Un barrio bajo control
El aislamiento del barrio no sólo era simbólico. Era un
aislamiento físico, pues sólo se podía acceder por un único punto después de
cruzar un paso a nivel con barrera. Aquella barrera provista de franjas rojas y
blancas era lo más parecido a una frontera. En los últimos años de existencia
del barrio los gitanos se hicieron dueños de ese territorio. Bastaba cruzar la
vía del ferrocarril y sentirse observado. Y no era una sensación, era una
realidad, pues tras los cristales de una especie de colmado-bar situado a la
derecha de la barrera, se apostaba un hombre obeso provisto de unos prismáticos
con los que seguía los movimientos del visitante. Al cabo de un rato algunos
chavales preguntaban, como por casualidad, a quién buscabas. Y sólo cuando
pronunciabas el nombre de una de las familias del barrio dejaban de interesarse
en el forastero.
Al jefe de todo aquello le llamaban “tío”. Era el jefe del
clan, una especie de cacique que se ocupaba de resolver conflictos, echar una
mano cuando alguien lo necesitaba, pactar con las autoridades en el momento en
que la situación lo exigía y controlar –a cambio de dinero- el asentamiento de
nuevos barraquistas, una práctica completamente irregular.
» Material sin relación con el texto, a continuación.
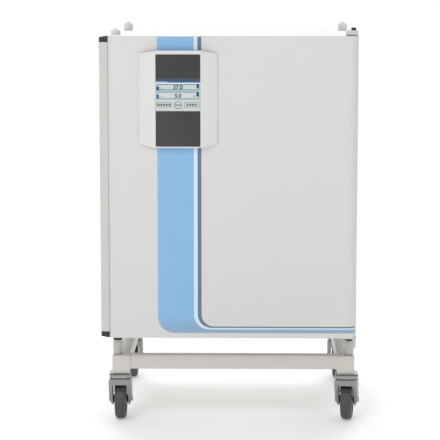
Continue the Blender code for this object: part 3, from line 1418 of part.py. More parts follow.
def make_rear_fittings(parts):
    """The stopper in the port, the gas fitting, the mains inlet and the rocker switch."""
    seat = REAR_FACE_Y + SEAT
    plug = PORT_RADIUS - SEAT
    profile = [
        (0, seat + STOPPER_HEAD),
        (STOPPER_END_RADIUS, seat + STOPPER_HEAD),
        (STOPPER_HEAD_RADIUS, seat + STOPPER_HEAD - STOPPER_EDGE),
        (STOPPER_HEAD_RADIUS, seat),
        (plug, seat),
        (STOPPER_TIP_RADIUS, seat - STOPPER_LENGTH),
        (0, seat - STOPPER_LENGTH),
    ]
    stopper = revolved("port_stopper", profile, (PORT_X, 0, PORT_Z), "Y", 20, parts)
    painted(pivoted(smooth(stopper), (PORT_X, seat, PORT_Z)), SILICONE)

    end = REAR_FACE_Y + GAS_REACH
    tail = REAR_FACE_Y - GAS_TAIL
    second = end - GAS_BARB_PITCH
    profile = [
        (GAS_BORE_RADIUS, end),
        (GAS_WAIST_RADIUS, end),
        (GAS_BARB_RADIUS, end - GAS_BARB_SLOPE),
        (GAS_WAIST_RADIUS, second),
        (GAS_BARB_RADIUS, second - GAS_BARB_SLOPE),
        (GAS_WAIST_RADIUS, second - GAS_BARB_PITCH),
        (GAS_WAIST_RADIUS, seat + GAS_NUT),
        (GAS_NUT_RADIUS, seat + GAS_NUT),
        (GAS_NUT_RADIUS, seat),
        (GAS_STEM_RADIUS, seat),
        (GAS_STEM_RADIUS, tail),
        (GAS_BORE_RADIUS, tail),
    ]
    fitting = revolved("gas_fitting", profile, (GAS_X, 0, GAS_Z), "Y", 12, parts, ring=True)
    painted(smooth(fitting), BRASS)

    half_w, half_h = INLET_WIDTH / 2, INLET_HEIGHT / 2
    body_w, body_h = INLET_BODY_WIDTH / 2, INLET_BODY_HEIGHT / 2
    flange_low = (INLET_X - half_w, seat, INLET_Z - half_h)
    flange_high = (INLET_X + half_w, seat + INLET_PLATE, INLET_Z + half_h)
    inlet = block("power_inlet", flange_low, flange_high, parts)
    body_low = (INLET_X - body_w, seat - INLET_BODY_DEPTH, INLET_Z - body_h)
    body_high = (INLET_X + body_w, seat + INLET_PLATE / 2, INLET_Z + body_h)
    joined(inlet, block("body", body_low, body_high, parts))
    wall = INLET_WALL
    room_low = (INLET_X - body_w + wall, seat - INLET_BODY_DEPTH + wall, INLET_Z - body_h + wall)
    room_high = (INLET_X + body_w - wall, seat + CUT_PAST, INLET_Z + body_h - wall)
    cut(inlet, block("room", room_low, room_high, parts))
    blades = []
    blade_w, blade_h = INLET_BLADE_WIDTH / 2, INLET_BLADE_HEIGHT / 2
    for x, z in INLET_BLADES:
        blade_low = (INLET_X + x - blade_w, room_low[1] - SINK, INLET_Z + z - blade_h)
        blade_high = (INLET_X + x + blade_w, seat - INLET_BLADE_SETBACK, INLET_Z + z + blade_h)
        blades.append(block("blade", blade_low, blade_high, parts))
    painted(joined(inlet, *blades), BLACK)

    half_w, half_h = SWITCH_WIDTH / 2, SWITCH_HEIGHT / 2 - SWITCH_AIR
    line = REAR_FACE_Y - SWITCH_PIVOT_DEPTH
    face = REAR_FACE_Y + SWITCH_PROUD
    rocker = [
        (face + SWITCH_ROCK, INLET_Z + half_h - SWITCH_DISH),
        (face - SWITCH_DISH, INLET_Z),
        (face, INLET_Z - half_h + SWITCH_DISH),
        (line - SWITCH_ROOT / 2, INLET_Z - half_h + SWITCH_ROOT / 2),
        (line - SWITCH_ROOT, INLET_Z),
        (line - SWITCH_ROOT / 2, INLET_Z + half_h - SWITCH_ROOT / 2),
    ]
    switch = side_outline("power_switch", [rocker], SWITCH_X - half_w, SWITCH_X + half_w, parts)
    painted(pivoted(switch, (SWITCH_X, line, INLET_Z)), BLACK)


def stand_on_origin(parts):
    """Parent every piece to one empty, and put the middle of the footprint at the world's origin."""
    root = bpy.data.objects.new("incubator", None)
    parts.objects.link(root)
    bpy.context.view_layer.update()
    pieces = [obj for obj in parts.objects if obj.type == "MESH"]
    corners = [obj.matrix_world @ vertex.co for obj in pieces for vertex in obj.data.vertices]
    xs = [corner.x for corner in corners]
    ys = [corner.y for corner in corners]
    for obj in pieces:
        obj.parent = root
    root.location = (-(min(xs) + max(xs)) / 2, -(min(ys) + max(ys)) / 2, 0)


def main():
    clear_scene()
    parts = make_collection("carbon_dioxide_incubator")
    make_stand(parts)
    for corner in CORNERS:
        make_caster(corner, parts)
    make_feet(parts)
    make_studs(parts)
    make_casing(parts)
    make_front_frame(parts)
    make_chamber(parts)
    make_insulation(parts)
    make_door_shell(parts)
    make_door_liner(parts)
    make_door_gasket(parts)
    make_grip(parts)
    make_hinges(parts)
    make_control_panel(parts)
    make_glass_door(parts)
    make_shelf_ladders(parts)
    make_shelves(parts)
    make_fan(parts)
    make_sensor(parts)
    make_rear_cover(parts)
    make_rear_fittings(parts)
    stand_on_origin(parts)


main()
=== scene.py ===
"""A carbon dioxide incubator on its wheeled stand, dressed for a studio photograph.

Metres, +Z up, front towards -Y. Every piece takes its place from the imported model's boxes.
"""

import json
import math

import bmesh
import bpy
import numpy as np
from mathutils import Matrix, Vector

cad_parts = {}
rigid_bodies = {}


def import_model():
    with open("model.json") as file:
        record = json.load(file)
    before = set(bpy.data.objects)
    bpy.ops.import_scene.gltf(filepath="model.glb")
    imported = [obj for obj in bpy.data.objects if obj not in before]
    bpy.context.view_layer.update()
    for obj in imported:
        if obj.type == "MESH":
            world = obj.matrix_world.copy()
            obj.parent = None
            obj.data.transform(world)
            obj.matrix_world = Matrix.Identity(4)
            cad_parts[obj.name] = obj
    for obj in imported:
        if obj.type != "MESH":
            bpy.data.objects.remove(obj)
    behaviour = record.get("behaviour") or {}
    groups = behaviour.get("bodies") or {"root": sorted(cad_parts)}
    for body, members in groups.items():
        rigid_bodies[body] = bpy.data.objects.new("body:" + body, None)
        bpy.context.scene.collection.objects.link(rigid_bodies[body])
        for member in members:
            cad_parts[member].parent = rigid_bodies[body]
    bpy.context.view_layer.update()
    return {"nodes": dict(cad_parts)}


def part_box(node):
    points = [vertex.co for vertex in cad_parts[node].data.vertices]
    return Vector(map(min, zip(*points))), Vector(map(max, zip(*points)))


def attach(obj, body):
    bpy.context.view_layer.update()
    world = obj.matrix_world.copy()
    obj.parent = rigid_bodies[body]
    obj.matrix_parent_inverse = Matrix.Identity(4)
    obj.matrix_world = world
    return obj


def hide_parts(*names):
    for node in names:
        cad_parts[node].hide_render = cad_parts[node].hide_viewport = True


for startup_object in list(bpy.data.objects):
    bpy.data.objects.remove(startup_object, do_unlink=True)
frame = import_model()


# The studio: a pale floor sheet that glows a little, a surround that is white to the lens and dimmer as
# light, a soft box high in front on the left that leans to the floor, a weak fill on the right, a lamp high
# behind, and a long lens 5.7 m away. A paint on the front renders about as it is written.
SURROUND_LIGHT = 0.45
BOX_WATTS = 86.0
BOX_SIZE = 2.4
BOX_PLACE = (-1.8, -4.6, 3.9)
BOX_TARGET = (-0.9, -2.6, 0.0)
FILL_LIGHT = 0.08
FILL_TURN_DEG = (62, 0, 50)
BACK_LIGHT = 1.68
BACK_TURN_DEG = (-46, 0, 0)
LAMP_SPREAD_DEG = 50
FLOOR_HALF = 90.0
FLOOR_PAINT = 0.92
FLOOR_LIFT = 0.25
LENS_MM = 154.66
SENSOR_MM = 36.0
FAR_CLIP = 200.0
CAMERA_PLACE = (0.0605, -6.0683, 1.4341)
CAMERA_DOWN = 0.1378
CAMERA_LEFT = 0.0170
WHITE = (1.0, 1.0, 1.0, 1.0)


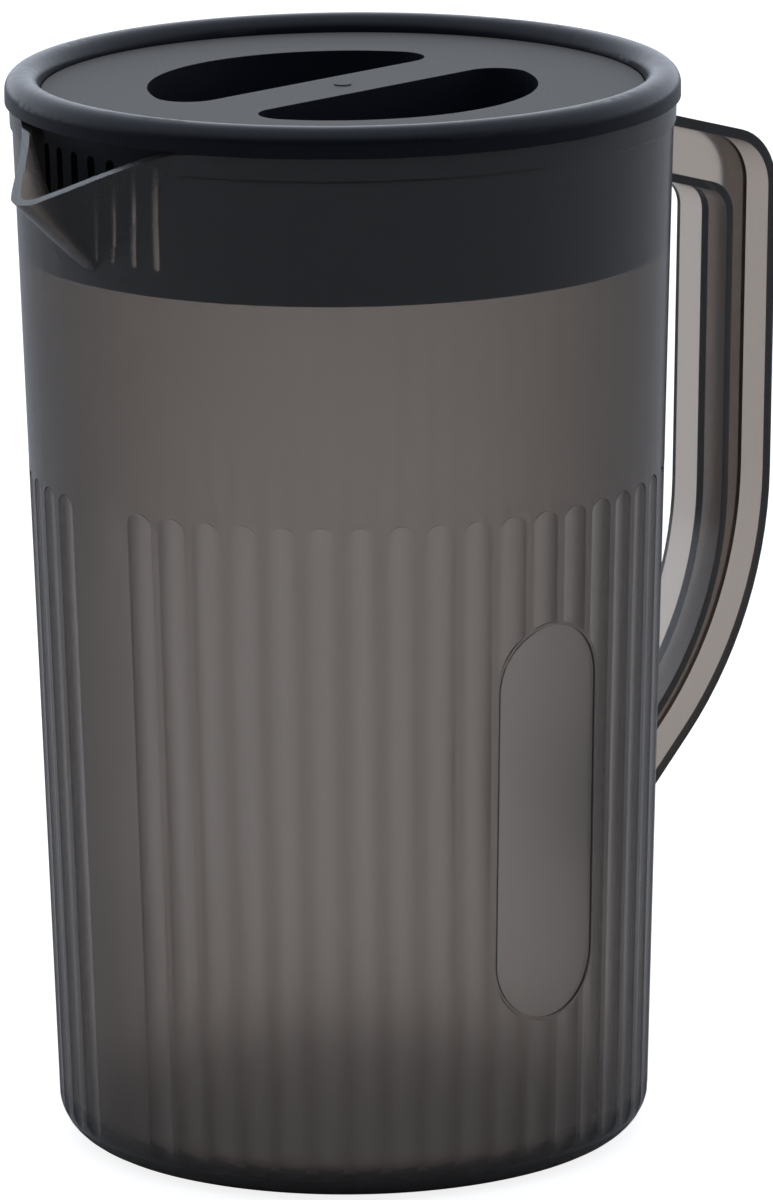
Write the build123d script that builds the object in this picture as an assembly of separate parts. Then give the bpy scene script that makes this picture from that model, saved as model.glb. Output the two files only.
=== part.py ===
from build123d import *
import os
from math import atan2, cos, pi, radians, sin, tan

# Water jug with a turning strainer lid. Millimetres, Z up, table at Z = 0.
# The spout points along -X and the handle along +X, and the lid turns about Z.

# Jug body
MOUTH_HEIGHT = 220.2        # table to the flat edge of the mouth
BASE_RADIUS = 62.1          # outer radius of the wall, carried down to the table
DRAFT = 1.7                 # degrees that the wall leans outwards
WALL = 1.8                  # thickness of the moulded wall
FLOOR = 2.4                 # thickness of the floor
BASE_CORNER = 8.5           # outer radius between wall and base
FOOT_WIDTH = 7.0            # flat ring that the jug stands on
FOOT_RECESS = 1.2           # hollow under the floor inside that ring
COLLAR_HEIGHT = 5.0         # thicker band below the mouth edge
COLLAR_PROUD = 0.5          # how far the band stands out

# Flutes round the lower body
FLUTE_PITCH = 7.05          # degrees from one ridge to the next
FLUTE_TOP = 145.7           # table to the rounded tops of the flutes
FLUTE_DEPTH = 0.55
RIDGE_WIDTH = 0.7           # flat ridge left between two flutes
PLAIN_PITCHES = 2           # flutes left out below the spout
HANDLE_PITCHES = 4          # flutes left out where the handle lands

# Smooth panel on each side of the body, with round ends
PANEL_WIDTH = 25.6
PANEL_BOTTOM = 36.0         # table to the lowest point of the panel
PANEL_TOP = 119.5           # table to its highest point
PANEL_DEPTH = 0.7

# Spout
SPOUT_REACH = 16.5          # tip beyond the wall
SPOUT_HALF_ANGLE = 19.5     # degrees from the middle of the spout to each end of its lips
SPOUT_DROP = 11.5           # tip below the mouth edge
LIP_ROUND = 14.0            # radius where the mouth edge turns down into the lips
SPOUT_SPREAD = 26.0         # degrees each way over which the spout grows from the wall
KEEL_SPREAD = 8.0           # the same at the foot of the keel
KEEL_LENGTH = 27.5          # mouth edge down to where the keel leaves the wall
KEEL_ROUND = 5.0            # outer radius along the keel and round the tip
NOSE_TURN = 55.0            # degrees each way that the round of the keel turns
SPOUT_STEPS = (-0.1, 0.3, 0.7, 1.1)     # shares of the keel's height with a section

# Handle, an open I section
HANDLE_REACH = 114.3        # axis to the outer face of the grip, at the top corner
HANDLE_WIDTH = 16.0         # across the flanges
HANDLE_DEPTH = 14.0         # outer face to the face that the fingers touch
HANDLE_LOW_DEPTH = 11.8     # the same along the lower arm
OUTER_FLANGE = 2.2
INNER_FLANGE = 1.8
HANDLE_WEB = 2.2
ARM_START = 211.5           # table to the top of the upper arm, at the wall
ARM_FALL = 16.0             # degrees that the upper arm slopes down
GRIP_LEAN = 1.6             # degrees that the grip leans inwards going down
LOWER_ARM = 45.0            # degrees of slope of the lower arm
LOWER_ARM_END = 46.0        # table to the underside of the lower arm, at the wall
TOP_CORNER = 13.5           # outer radius of the top corner
FINGER_CORNER = 6.0         # radius of the same corner on the finger side
BEND = 82.0                 # outer radius between the grip and the lower arm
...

En esas condiciones, trampeando la legalidad, se desarrolló
la vida del Camp de la Bota hasta que la fiebre olímpica precipitó los
acontecimientos. En 1989 el Ayuntamiento pagaba hasta cuatro millones de
pesetas (24.000 euros) por cada chabola. Firmaban el acuerdo e inmediatamente
aparecía una excavadora que en cuestión de minutos derribaba la barraca. En ese
momento casi todos los ocupantes eran gitanos. Muchos de ellos se trasladaron a
otros núcleos de barracas de la periferia y otros acabaron en La Mina, un
barrio que es el paradigma de que el barraquismo no es necesariamente
horizontal. En la práctica, pues, el barraquismo no desapareció, si acaso,
cambió de ubicación.
A partir del domingo, una leyenda en una placa que estará
situada junto al edificio Fòrum recordará que hace medio siglo alli vivieron,
en condiciones precarias, hasta 4.000 personas, “gente trabajadora”. Recordará
que, a pesar de todo, miles de personas hicieron de esas barracas un hogar.